* Given instruction *
Copy out each line in the material below that has the word "scene".

* The records *
--- begin ---
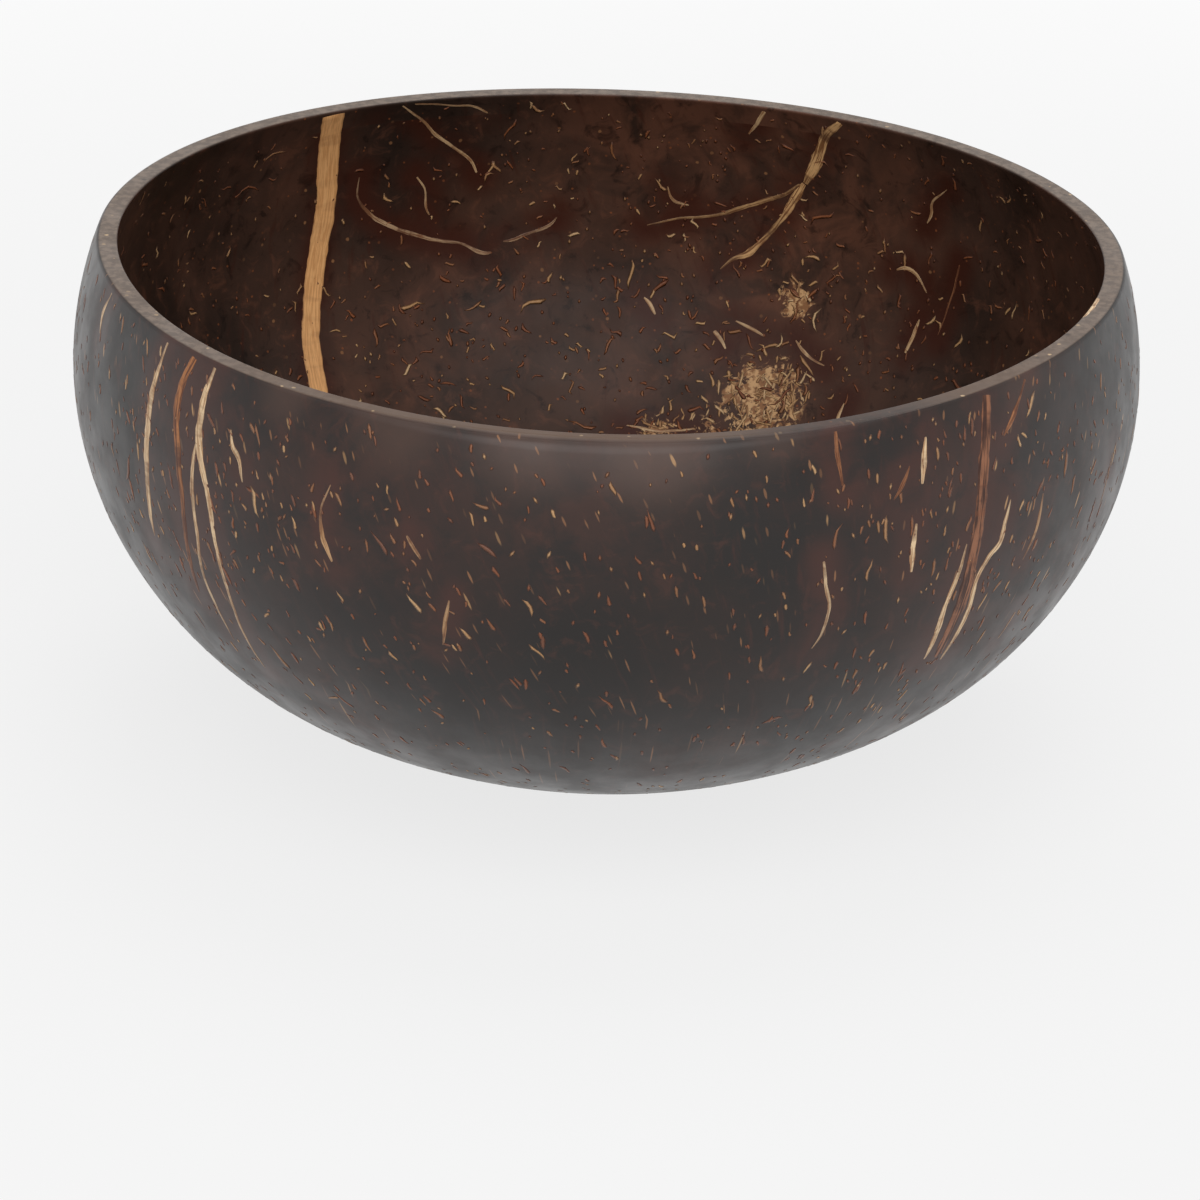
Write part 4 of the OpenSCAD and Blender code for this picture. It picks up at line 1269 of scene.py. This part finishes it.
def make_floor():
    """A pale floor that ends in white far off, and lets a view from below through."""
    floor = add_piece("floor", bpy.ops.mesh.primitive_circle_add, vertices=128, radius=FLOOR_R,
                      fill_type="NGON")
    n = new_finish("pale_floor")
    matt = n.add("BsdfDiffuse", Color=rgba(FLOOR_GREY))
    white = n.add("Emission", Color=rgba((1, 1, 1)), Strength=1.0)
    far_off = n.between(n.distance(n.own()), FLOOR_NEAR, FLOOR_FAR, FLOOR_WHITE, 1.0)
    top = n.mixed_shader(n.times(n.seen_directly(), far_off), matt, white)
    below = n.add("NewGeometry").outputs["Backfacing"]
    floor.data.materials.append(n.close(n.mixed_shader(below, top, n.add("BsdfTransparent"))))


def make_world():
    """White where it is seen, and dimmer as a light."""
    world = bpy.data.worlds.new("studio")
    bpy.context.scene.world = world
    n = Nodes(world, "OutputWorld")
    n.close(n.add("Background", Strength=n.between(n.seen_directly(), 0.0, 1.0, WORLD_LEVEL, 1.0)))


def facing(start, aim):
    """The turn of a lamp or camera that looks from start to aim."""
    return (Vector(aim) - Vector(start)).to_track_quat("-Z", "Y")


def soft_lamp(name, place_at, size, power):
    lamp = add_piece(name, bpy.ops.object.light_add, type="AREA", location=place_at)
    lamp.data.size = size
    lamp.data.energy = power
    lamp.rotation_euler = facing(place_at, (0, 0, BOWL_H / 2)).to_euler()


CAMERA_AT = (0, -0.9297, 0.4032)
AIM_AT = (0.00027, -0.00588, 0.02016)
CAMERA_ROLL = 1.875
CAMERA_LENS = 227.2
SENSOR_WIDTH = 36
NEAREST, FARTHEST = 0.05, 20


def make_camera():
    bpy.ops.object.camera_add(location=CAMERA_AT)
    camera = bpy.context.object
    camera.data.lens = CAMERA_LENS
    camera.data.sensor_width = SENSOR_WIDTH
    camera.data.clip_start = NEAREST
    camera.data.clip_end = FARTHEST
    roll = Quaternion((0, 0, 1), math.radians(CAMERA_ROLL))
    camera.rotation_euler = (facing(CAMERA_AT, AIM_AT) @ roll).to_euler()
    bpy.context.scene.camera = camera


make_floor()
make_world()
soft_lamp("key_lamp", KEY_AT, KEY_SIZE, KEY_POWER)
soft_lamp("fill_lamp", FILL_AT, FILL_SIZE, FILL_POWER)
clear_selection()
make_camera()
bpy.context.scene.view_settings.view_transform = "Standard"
--- end ---
--- begin ---
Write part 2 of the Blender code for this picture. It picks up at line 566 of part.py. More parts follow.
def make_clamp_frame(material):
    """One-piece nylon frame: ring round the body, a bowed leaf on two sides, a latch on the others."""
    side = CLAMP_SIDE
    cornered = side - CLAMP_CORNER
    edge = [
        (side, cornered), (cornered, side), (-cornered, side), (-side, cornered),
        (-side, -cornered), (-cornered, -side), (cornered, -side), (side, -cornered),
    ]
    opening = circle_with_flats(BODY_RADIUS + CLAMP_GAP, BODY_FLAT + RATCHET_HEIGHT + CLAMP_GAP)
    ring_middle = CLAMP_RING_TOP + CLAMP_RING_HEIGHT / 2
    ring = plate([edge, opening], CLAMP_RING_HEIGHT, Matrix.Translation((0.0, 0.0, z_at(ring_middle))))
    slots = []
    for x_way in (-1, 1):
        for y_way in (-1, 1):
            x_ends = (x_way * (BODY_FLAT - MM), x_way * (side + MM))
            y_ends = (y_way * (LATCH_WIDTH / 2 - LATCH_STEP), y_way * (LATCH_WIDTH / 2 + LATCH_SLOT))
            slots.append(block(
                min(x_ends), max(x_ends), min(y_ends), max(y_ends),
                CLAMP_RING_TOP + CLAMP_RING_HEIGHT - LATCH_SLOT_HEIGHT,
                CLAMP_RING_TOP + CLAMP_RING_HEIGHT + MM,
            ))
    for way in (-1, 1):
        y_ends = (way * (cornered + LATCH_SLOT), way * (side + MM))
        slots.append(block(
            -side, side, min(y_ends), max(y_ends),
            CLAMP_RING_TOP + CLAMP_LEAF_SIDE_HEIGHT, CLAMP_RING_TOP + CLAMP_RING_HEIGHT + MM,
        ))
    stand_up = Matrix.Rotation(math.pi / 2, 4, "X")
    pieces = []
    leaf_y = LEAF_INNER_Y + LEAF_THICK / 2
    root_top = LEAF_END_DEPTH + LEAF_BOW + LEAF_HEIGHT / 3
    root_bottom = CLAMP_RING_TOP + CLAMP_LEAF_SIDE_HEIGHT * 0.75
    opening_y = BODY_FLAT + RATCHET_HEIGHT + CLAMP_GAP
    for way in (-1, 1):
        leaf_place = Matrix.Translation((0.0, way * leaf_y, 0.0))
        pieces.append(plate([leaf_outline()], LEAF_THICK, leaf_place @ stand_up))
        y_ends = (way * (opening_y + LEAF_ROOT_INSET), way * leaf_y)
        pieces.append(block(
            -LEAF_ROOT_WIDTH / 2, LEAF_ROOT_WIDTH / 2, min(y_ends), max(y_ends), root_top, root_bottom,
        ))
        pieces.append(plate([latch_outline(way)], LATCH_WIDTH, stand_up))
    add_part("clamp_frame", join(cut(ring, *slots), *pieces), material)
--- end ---
* Full response *
Write part 4 of the OpenSCAD and Blender code for this picture. It picks up at line 1269 of scene.py. This part finishes it.
    bpy.context.scene.world = world
    bpy.context.scene.camera = camera
bpy.context.scene.view_settings.view_transform = "Standard"